Misled shareholders file class action lawsuit against Bankia

A class action lawsuit against Spain's Bankia opened on Thursday with 660 small shareholders who say they were misled during the financial giant's 2011 stock listing asking to be reimbursed €6.3 million ($7 million)

Misled shareholders file class action lawsuit against Bankia
Protestors demonstrate against Bankia. Photo: AFP

Bankia, which was bailed out in 2012, is accused of misrepresenting its accounts ahead of the flotation and hundreds of customers who say they lost their money after converting their savings to shares have brought separate lawsuits against the group.

READ: Ten corruption scandals that will take your breath away

Last month Spain's Supreme Court said “serious inaccuracies” in the information provided by Bankia for the listing led investors into error – opening the way for hundreds of millions of euros in compensation.

The Supreme Court said that small shareholders had no source of financial data on which to base their decision to buy shares except what Bankia told them.

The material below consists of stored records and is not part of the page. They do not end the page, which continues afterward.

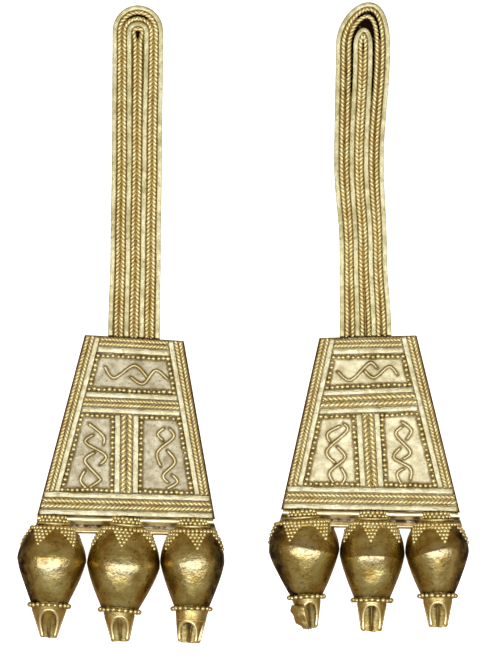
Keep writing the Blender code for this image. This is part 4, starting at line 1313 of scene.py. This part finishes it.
def crown_sheet(crown, finishes):
    """Thin sheet cut with round-headed notches."""
    turns = crown_turns()
    shares = [r / (CROWN_ROWS - 1) for r in range(CROWN_ROWS)]
    top = -crown.clearance - 0.3 * COLLAR_THICKNESS
    points = [crown.place(t, top + (crown.low(t) - top) * share) for share in shares for t in turns]
    points += [
        crown.place(t, CROWN_CEILING + (crown.low(t) - CROWN_CEILING) * (1 - share), crown.fill(t))
        for share in shares for t in turns
    ]
    # Painted shade under the collar on the outside, and a faint painted shade inside.
    light_and_dirt = [0.6 * max(0.0, 1 - r / 4) for r in range(CROWN_ROWS) for _ in turns]
    light_and_dirt += [0.1] * (CROWN_ROWS * len(turns))
    work = Metalwork(crown.body.earring)
    work.add(points, capped_grid_faces(2 * CROWN_ROWS, len(turns)), light_and_dirt)
    work.dress(f"{crown.fruit.name}_crown", finishes["crown"], 40, welded=True)


def crown_rim(crown, finishes):
    """A wire that follows the points and notches, and one round the top of a deep crown's band."""
    work = Metalwork(crown.body.earring)
    turns = crown_turns()
    line = [crown.place(t, crown.low(t) - RIM_WIRE_RADIUS, CROWN_WALL / 2) for t in turns + turns[:1]]
    rim = resampled(np.array(line), 0.12 * MM)[:-1]
    way = np.roll(rim, -1, axis=0) - np.roll(rim, 1, axis=0)
    way /= np.linalg.norm(way, axis=1, keepdims=True)
    outward = rim - crown.heart
    outward -= way * np.sum(outward * way, axis=1, keepdims=True)
    outward /= np.linalg.norm(outward, axis=1, keepdims=True)
    around = circle(THIN_WIRE_SIDES)
    points = tube_points(rim, outward, np.cross(way, outward), RIM_WIRE_RADIUS, around)
    work.add(points, grid_faces(len(rim), THIN_WIRE_SIDES, close_rows=True), 0.0)
    band = crown.fruit.crown_band
    if band > 1.0 * MM:
        spots = [(turn, angle) for turn in range(0, 360, 6) for angle in around]
        points = [
            crown.place(turn, band + CROWN_BAND_WIRE * math.cos(angle), CROWN_BAND_WIRE * math.sin(angle))
            for turn, angle in spots
        ]
        work.add(points, grid_faces(60, THIN_WIRE_SIDES, close_rows=True), 0.1)
    work.make(f"{crown.fruit.name}_crown_rim", finishes["rim"])


def torn_flap(crown, finishes):
    """The torn and crumpled sheet that stands out from the crown's left side."""
    length = crown.length
    work = Metalwork(crown.body.earring)
    sheets = []
    # Painted shade on the flap's inner side, which faces the crown, and a little on its edges.
    for wall, dirt_and_shade, turned in ((0.0, 0.0, False), (FLAP_THICKNESS, 0.6, True)):
        grid = np.empty((FLAP_ROWS, FLAP_COLUMNS, 3))
        for r in range(FLAP_ROWS):
            for c in range(FLAP_COLUMNS):
                across = c / (FLAP_COLUMNS - 1)
                top = (0.1 + 0.16 * max(0.0, across - 0.45)) * length
                foot = (0.66 + 0.36 * across) * length
                distance = top + (foot - top) * r / (FLAP_ROWS - 1)
                crumple = uneven(across * 3.1, r * 0.16, 4.0) * 0.35 * MM
                proud = (0.28 + 0.5 * math.sin(math.pi * min(1.0, distance / length))) * MM + crumple
                grid[r, c] = crown.place(-122 + 96 * across, distance, wall - proud)
        work.add(grid, sheet_faces(FLAP_ROWS, FLAP_COLUMNS, turned), dirt_and_shade)
        sheets.append(grid)
    close_sheets(work, sheets, 0.2)
    work.make(f"{crown.fruit.name}_torn_flap", finishes["crown"], welded=True)


# Materials


def linear(hex_colour):
    """An sRGB hex value as linear colour with full alpha."""
    values = [int(hex_colour[i:i + 2], 16) / 255 for i in (1, 3, 5)]
    return tuple(v / 12.92 if v <= 0.04045 else ((v + 0.055) / 1.055) ** 2.4 for v in values) + (1.0,)


def add_node(tree, kind, settings=None, links=None):
    """One node with its settings by name and its inputs by socket name or number."""
    node = tree.nodes.new(kind)
    for key, value in (settings or {}).items():
        setattr(node, key, value)
    for socket, source in (links or {}).items():
        if isinstance(source, bpy.types.NodeSocket):
            tree.links.new(source, node.inputs[socket])
        else:
            node.inputs[socket].default_value = source
    return node


def aged_gold(name, pale, deep, drift_mm, shade_and_grime, strength, roughness):
    """An opaque metal of high gold content. Its colour drifts between two golds, painted shade and dirt
    darken it in patches, and its gloss is uneven and duller where they lie."""
    material = bpy.data.materials.new(name)
    material.use_nodes = True
    tree = material.node_tree
    shader = tree.nodes["Principled BSDF"]
    shader.inputs["Metallic"].default_value = 1.0
    run = add_node(tree, "ShaderNodeAttribute", {"attribute_name": "run"}).outputs["Vector"]
    drift = add_node(tree, "ShaderNodeTexNoise", links={
        "Vector": run, "Scale": 1000 / drift_mm, "Detail": 4.0, "Roughness": 0.6})
    spread = add_node(tree, "ShaderNodeMapRange", links={
        "Value": drift.outputs["Fac"], "From Min": 0.36, "From Max": 0.66})
    tone = add_node(tree, "ShaderNodeMix", {"data_type": "RGBA"}, {
        0: spread.outputs["Result"], 6: linear(pale), 7: linear(deep)})
    painted_light_and_dirt = add_node(tree, "ShaderNodeAttribute", {"attribute_name": "painted_light_and_dirt"})
    clots = add_node(tree, "ShaderNodeTexNoise", links={
        "Vector": run, "Scale": 1000 / 1.3, "Detail": 4.0, "Roughness": 0.65})
    patch = add_node(tree, "ShaderNodeMapRange", links={
        "Value": clots.outputs["Fac"], "From Min": 0.34, "From Max": 0.62, "To Min": 0.45})
    dirt_and_shade = add_node(tree, "ShaderNodeMath", {"operation": "MULTIPLY"}, {
        0: painted_light_and_dirt.outputs["Fac"], 1: patch.outputs["Result"]})
    amount = add_node(tree, "ShaderNodeMath", {"operation": "MULTIPLY", "use_clamp": True}, {
        0: dirt_and_shade.outputs[0], 1: strength})
    # Painted shade and dirt: each point's stored value mixes in the dark colour.
    colour = add_node(tree, "ShaderNodeMix", {"data_type": "RGBA"}, {
        0: amount.outputs[0], 6: tone.outputs[2], 7: linear(shade_and_grime)})
    tree.links.new(colour.outputs[2], shader.inputs["Base Color"])
    rough = add_node(tree, "ShaderNodeMapRange", links={
        "Value": clots.outputs["Fac"], "To Min": roughness * 0.7, "To Max": roughness * 1.3})
    rougher = add_node(tree, "ShaderNodeMath", {"operation": "MULTIPLY_ADD", "use_clamp": True}, {
        0: amount.outputs[0], 1: 0.2, 2: rough.outputs["Result"]})
    tree.links.new(rougher.outputs[0], shader.inputs["Roughness"])
    return material, tree, run


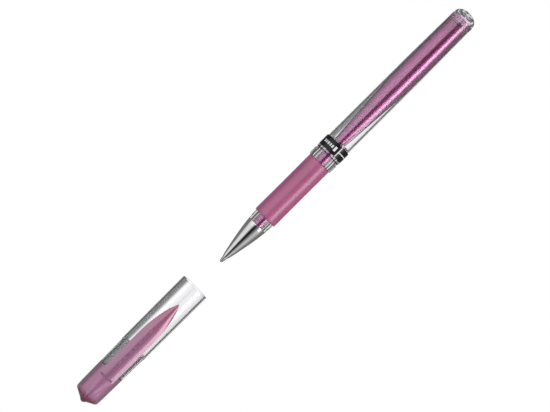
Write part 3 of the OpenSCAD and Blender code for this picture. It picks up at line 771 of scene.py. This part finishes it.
# The strips overhead: a broad soft one, a dark gap in the middle and a narrow bright one
over = [(-80, 0.9), (-50, 1.4), (-14, 1.4), (-5, 0.2), (22, 0.15), (40, 1.0), (46, 4.2),
        (64, 4.2), (70, 1.0), (90, 0.4)]
tent = strips([(-180, 0.15), (-118, 0.12), (-104, 0.25)] + over + [(112, 0.1), (180, 0.1)])
front_end = strips([
    (-180, 0.15), (-128, 0.2), (-106, 0.3), (-89, 0.52), (-74, 0.72), (-60, 0.9), (-33, 0.9),
    (-22, 0.4), (-12, 0.02), (0, 0.005), (9, 0.04), (23, 0.2), (35, 0.37), (47, 0.63), (60, 0.6),
    (74, 0.53), (89, 0.36), (106, 0.25), (180, 0.15)])
through = strips(
    [(-180, 1.0), (-175.5, 1.0), (-172.5, 0.2), (-150, 0.18), (-145, 0.1), (-128, 0.1),
     (-112, 0.6)] + over +
    [(112, 0.6), (128, 0.1), (150, 0.1), (155, 0.22), (160, 1.0), (180, 1.0)])
# Rays that run towards the point, as they do from the nose cone, meet the end of the tent
FORWARD_FROM, FORWARD_FULL = -0.12, -0.22
forward = tree.nodes.new("ShaderNodeMapRange")
forward.inputs[1].default_value = FORWARD_FROM
forward.inputs[2].default_value = FORWARD_FULL
tree.links.new(split.outputs["X"], forward.inputs[0])
ray = tree.nodes.new("ShaderNodeLightPath").outputs
lit = choose(forward.outputs["Result"], tent, front_end)
lit = choose(ray["Is Transmission Ray"], lit, through)
lit = choose(ray["Is Camera Ray"], lit, 1.0)
background.inputs["Color"].default_value = (1, 1, 1, 1)
tree.links.new(lit, background.inputs["Strength"])

bm = bmesh.new()
bmesh.ops.create_grid(bm, x_segments=1, y_segments=1, size=6.0)
table_mesh = bpy.data.meshes.new("table")
bm.to_mesh(table_mesh)
bm.free()
table = bpy.data.objects.new("table", table_mesh)
bpy.context.scene.collection.objects.link(table)
paper = bpy.data.materials.new("table_white")
paper.use_nodes = True
nodes, links = paper.node_tree.nodes, paper.node_tree.links
glow = nodes.new("ShaderNodeEmission")
glow.inputs["Strength"].default_value = 1.0
path = nodes.new("ShaderNodeLightPath")
mix = nodes.new("ShaderNodeMixShader")
links.new(path.outputs["Is Camera Ray"], mix.inputs[0])
dark = nodes.new("ShaderNodeEmission")
dark.inputs["Strength"].default_value = 0.2
links.new(dark.outputs[0], mix.inputs[1])
links.new(glow.outputs[0], mix.inputs[2])
links.new(mix.outputs[0], nodes["Material Output"].inputs["Surface"])
table_mesh.materials.append(paper)
table.visible_transmission = False

bpy.context.scene.view_settings.view_transform = "Standard"
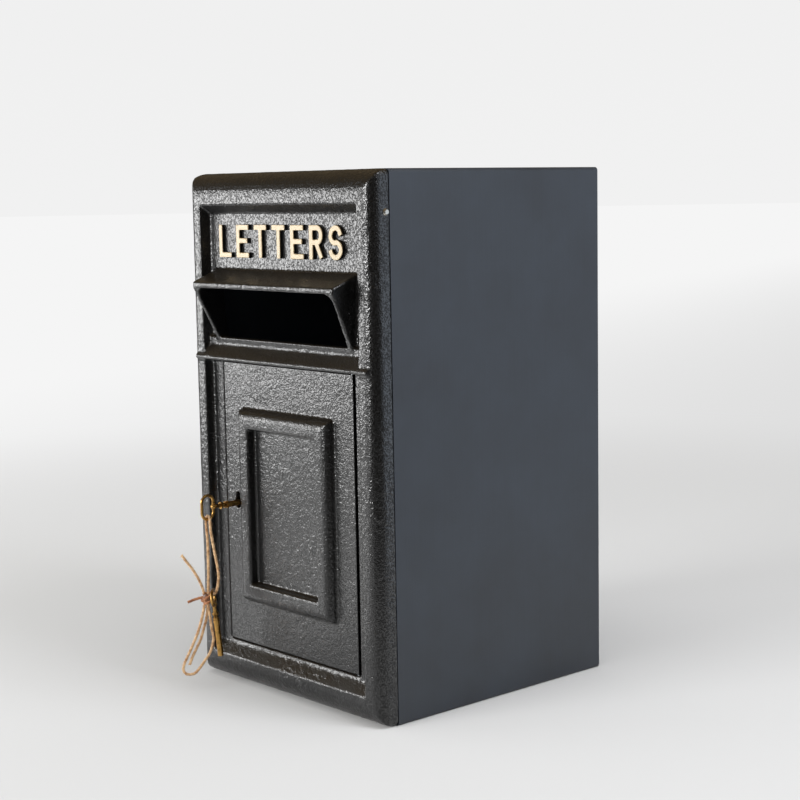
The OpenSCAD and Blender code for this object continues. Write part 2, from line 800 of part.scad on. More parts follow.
// A cord along a route, with a round section and flat ends
module cord(route, d) {
    last = len(route) - 1;
    points = [for (i = [0:last]) each ring(route, i, d / 2, twine_sides)];
    sides = [
        for (i = [0:last - 1], k = [0:twine_sides - 1])
            let (n = (k + 1) % twine_sides, a = i * twine_sides, b = a + twine_sides)
            each [[a + k, a + n, b + n], [a + k, b + n, b + k]]
    ];
    start = [for (k = [twine_sides - 1:-1:0]) k];
    end = [for (k = [0:twine_sides - 1]) last * twine_sides + k];
    polyhedron(points = points, faces = concat([start], sides, [end]));
}

// The knot: three turns of twine round a tight middle
module twine_knot() {
    color(jute) tied() translate(knot_at) rotate([0, 20, spare_turn]) {
        for (turn = [-1:1]) translate([0, 0, turn * twine_d * 0.9])
            rotate_extrude($fn = 32) translate([3.6, 0]) circle(d = twine_d, $fn = 16);
        translate([0, 0, -4.6]) cylinder(r1 = 2.6, r2 = 3.6, h = 4.6);
        cylinder(r1 = 3.6, r2 = 2.6, h = 4.6);
    }
}

module twine_loop() { color(jute) tied() cord(loop_route, twine_d); }
module twine_bow() { color(jute) tied() cord(bow_route, twine_d); }
module twine_low_tail() { color(jute) tied() cord(low_tail_route, twine_d); }
module twine_high_tail() { color(jute) tied() cord(high_tail_route, twine_d); }
module twine_stub() { color(jute) tied() cord(stub_route, twine_d); }

front_casting();
body_wrap();
back_plate();
fixing_lugs();
side_screws();
bottom_screws();
upper_hinge_pin();
lower_hinge_pin();
door_casting();
lock_plate();
lock_case();
lock_ward();
drill_pin();
guide_post();
bolt_spring();
lock_screws();
lock_bolt();
door_key();
spare_key();
twine_knot();
twine_loop();
twine_bow();
twine_low_tail();
twine_high_tail();
twine_stub();
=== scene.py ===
"""A letter box: a black cast-iron front with a hooded slot and a locked door, on a folded
sheet-steel body. It follows the box as it is put together. Metres, in the CAD frame."""

import math

import bmesh
import bpy
from mathutils import Matrix, Vector


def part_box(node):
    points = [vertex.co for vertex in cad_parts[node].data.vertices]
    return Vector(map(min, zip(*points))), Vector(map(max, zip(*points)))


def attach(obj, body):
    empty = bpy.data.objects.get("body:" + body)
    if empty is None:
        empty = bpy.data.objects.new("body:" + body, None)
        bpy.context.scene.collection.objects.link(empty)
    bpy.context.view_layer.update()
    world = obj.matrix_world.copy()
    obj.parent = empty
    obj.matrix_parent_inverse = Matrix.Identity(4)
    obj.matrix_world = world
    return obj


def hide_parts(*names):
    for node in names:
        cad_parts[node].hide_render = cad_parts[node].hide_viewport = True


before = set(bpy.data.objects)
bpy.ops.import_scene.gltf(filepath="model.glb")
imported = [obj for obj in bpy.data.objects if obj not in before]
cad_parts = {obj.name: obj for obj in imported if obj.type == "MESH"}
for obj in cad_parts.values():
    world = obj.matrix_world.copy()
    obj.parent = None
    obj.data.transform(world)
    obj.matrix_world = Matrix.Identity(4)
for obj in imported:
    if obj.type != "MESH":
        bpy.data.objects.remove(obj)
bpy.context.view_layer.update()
MM = 0.001

# The photographer's place
# The camera stood to the right of the box and a little above it, with a long lens.
# Its place and its tilt come from the box's own edges in the photograph.
VIEW_FROM = Vector((1.120, -1.0045, 0.4316))
VIEW_AZIMUTH = math.radians(48.25)
VIEW_ELEVATION = math.radians(7.03)
VIEW_ROLL = math.radians(-1.02)
VIEW_LENS = 76.05
VIEW_SENSOR = 36
VIEW_NEAREST = 10 * MM

back = Vector((
    math.sin(VIEW_AZIMUTH) * math.cos(VIEW_ELEVATION),
    -math.cos(VIEW_AZIMUTH) * math.cos(VIEW_ELEVATION),
    math.sin(VIEW_ELEVATION),
))
level_right = (-back).cross(Vector((0, 0, 1))).normalized()
level_up = level_right.cross(-back)
right = math.cos(VIEW_ROLL) * level_right + math.sin(VIEW_ROLL) * level_up
up = math.cos(VIEW_ROLL) * level_up - math.sin(VIEW_ROLL) * level_right
camera = bpy.data.objects.new("camera", bpy.data.cameras.new("camera"))
bpy.context.scene.collection.objects.link(camera)
facing = Matrix((right, up, back)).transposed().to_4x4()
camera.matrix_world = Matrix.Translation(VIEW_FROM) @ facing
camera.data.lens = VIEW_LENS
camera.data.sensor_width = VIEW_SENSOR
camera.data.clip_start = VIEW_NEAREST
bpy.context.scene.camera = camera

# The twine that ties the keys together
# Natural jute, 2.5 mm thick, laid from three plies: dull, hairy and pale straw, browner
# where it is handled. One loop goes through the bow of the door key, and is tied in a bow.
TWINE_D = 2.5 * MM
TWINE_LAY = 9 * MM
TWINE_STEP = 0.7 * MM
PLY_OUT = 0.26
PLY_R = 0.27
PLY_SIDES = 8
ROUTE_STEP = 0.8 * MM
HAIR_L = 3.0 * MM
HAIR_D = 0.09 * MM
HAIRS_PER_M2 = 170000
HAIR_SHORTEST = 0.35
HAIR_LEAN = 1.3
HAIR_SPIN = 6.3
JUTE_PALE = "#dcb98c"
JUTE_DARK = "#94602f"
JUTE_HANDLED_PALE = "#ab7043"
JUTE_HANDLED_DARK = "#6f3a1a"
JUTE_BLOTCH = 3.85 * MM
JUTE_FIBRE = 0.3125 * MM
JUTE_FIBRE_H = 0.3 * MM
LOOP_ROUTE = [
    (-71.4, -169.8, 86), (-71, -169.6, 95), (-71, -169, 105), (-71.5, -168.5, 115),
    (-72, -168, 125), (-73, -167.5, 134), (-74.5, -167, 142), (-75, -167, 148),
    (-74.6, -167, 152.5), (-73, -167, 154.4), (-71, -167, 154.4), (-69.4, -167, 152.5),
    (-69, -167, 148), (-68.5, -167, 142), (-67, -166.5, 133), (-65.5, -165.5, 122),
    (-64, -164.5, 112), (-63, -164, 103), (-63.5, -164.5, 95), (-64.2, -165.1, 91),
    (-64.9, -165.8, 88), (-66.2, -167, 86.7), (-67.3, -168.1, 86.6), (-68.6, -169.3, 85.6),
]
BOW_ROUTE = [
    (-72.4, -172.8, 79), (-73.6, -174, 70), (-75.2, -175.4, 62), (-77, -178, 52),
    (-80, -181, 42), (-83, -184, 33), (-86, -187, 24), (-86.5, -188, 18), (-84, -186, 14.5),
    (-80, -181, 15), (-77, -177, 20), (-74, -174, 26), (-71, -171, 32), (-69, -169, 39),
    (-68, -168, 47), (-69, -169, 56), (-69.6, -169.6, 65), (-69.6, -171, 73),
    (-69.4, -171.4, 79),
]
LOW_TAIL_ROUTE = [
    (-72.6, -169.6, 79), (-73.2, -169.8, 72), (-74, -171, 63), (-75.5, -173, 54),
    (-77.5, -175, 45), (-80, -178, 37), (-82.5, -181, 29), (-84, -183, 22.5),
]
HIGH_TAIL_ROUTE = [
    (-73.4, -172.4, 86), (-74.6, -174, 93), (-76, -176.5, 100), (-79, -180, 108),
    (-82, -184, 115), (-85, -187, 121),
]
STUB_ROUTE = [(-74, -173, 83), (-77, -177, 82), (-80, -181, 80.5), (-82, -184, 79)]
KNOT_AT = Vector((-71, -171, 82)) * MM
KNOT_TURNS = 3.4
KNOT_R = 4.6 * MM
KNOT_TALL = 7.5 * MM
KNOT_SWAY = 1.6 * MM
KNOT_WOBBLE = 1.55
KNOT_FACING = math.radians(48)
KNOT_POINTS = 100


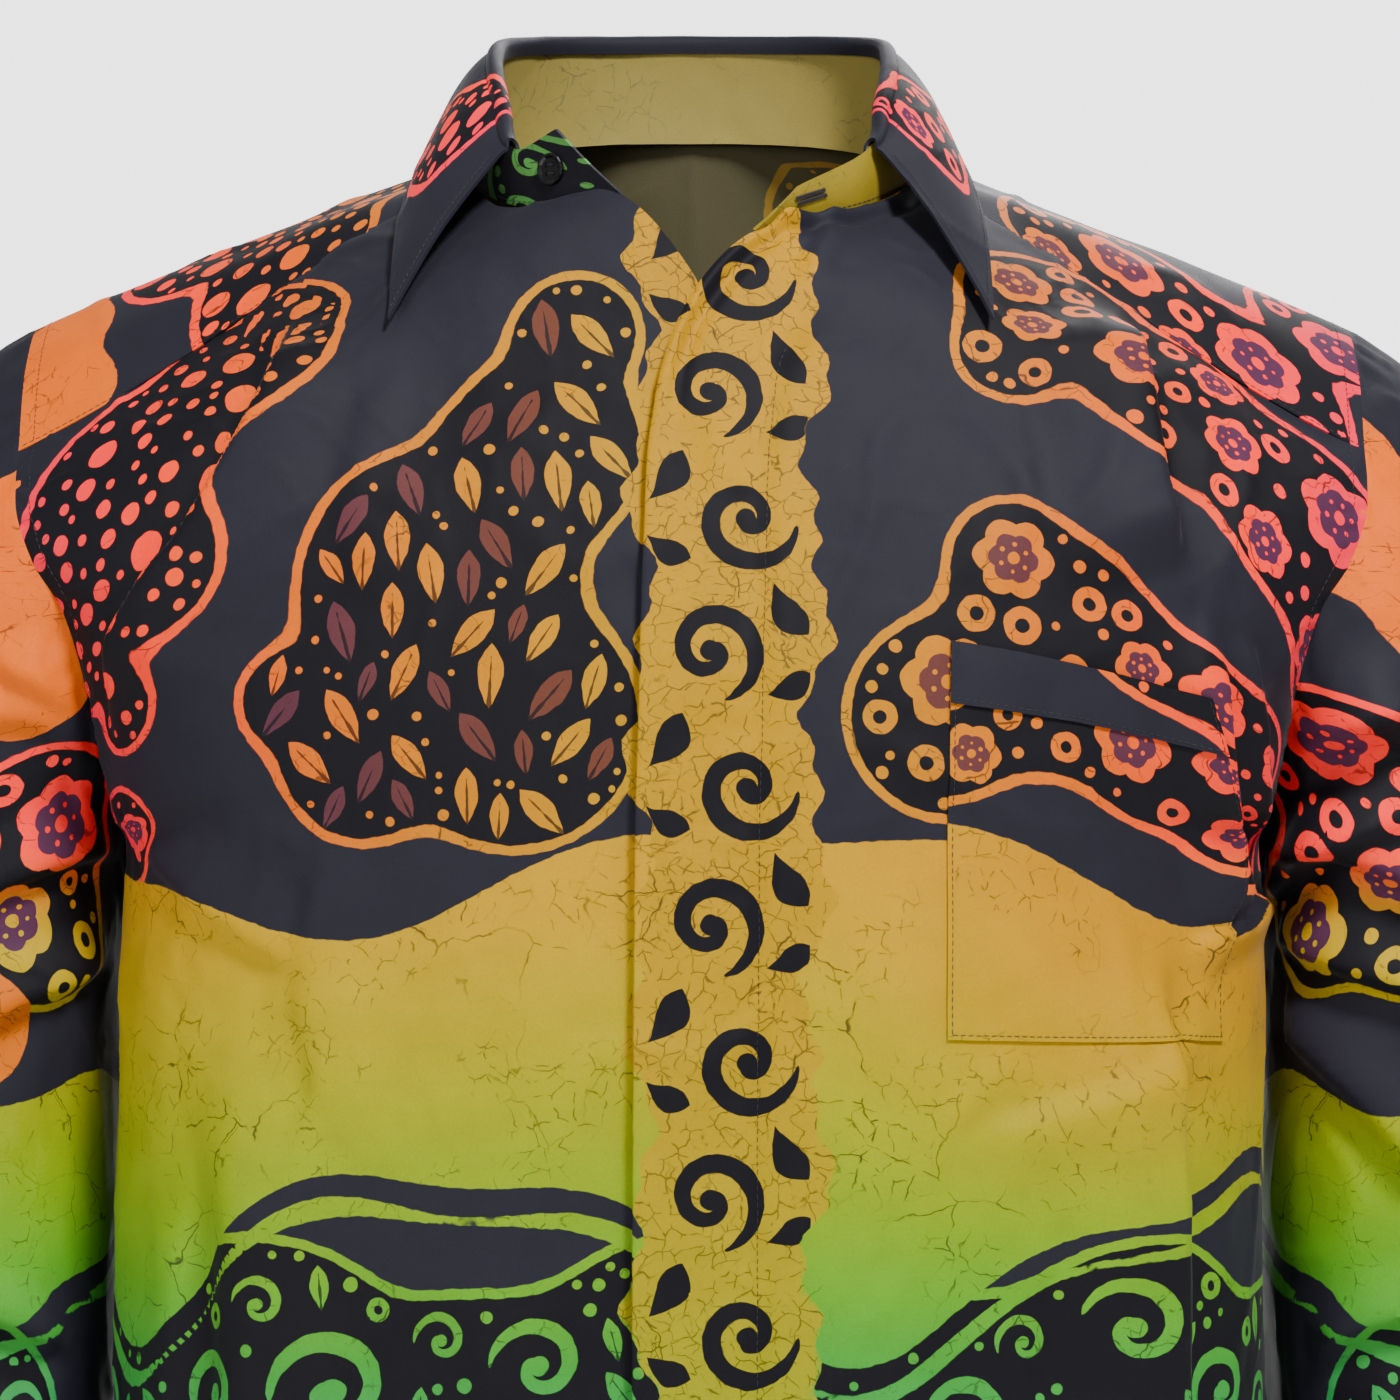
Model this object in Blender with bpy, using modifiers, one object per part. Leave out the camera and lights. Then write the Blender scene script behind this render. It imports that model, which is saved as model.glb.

Jose Plaza, the lawyer for the 660 shareholders, asked a Madrid court Thursday that they be reimbursed the 6.3 million euros they invested in Bankia shares, plus interest.

The ruling has been postponed to a later date. Former IMF head Rodrigo Rato, who was chairman of Bankia at the time of the listing, is also being investigated, in separate proceedings, along with other suspects.

Bankia and its parent company BFA said in December they had set aside €1.8 billion in provisions for claims that by the end of 2014 already stacked up to €819 million.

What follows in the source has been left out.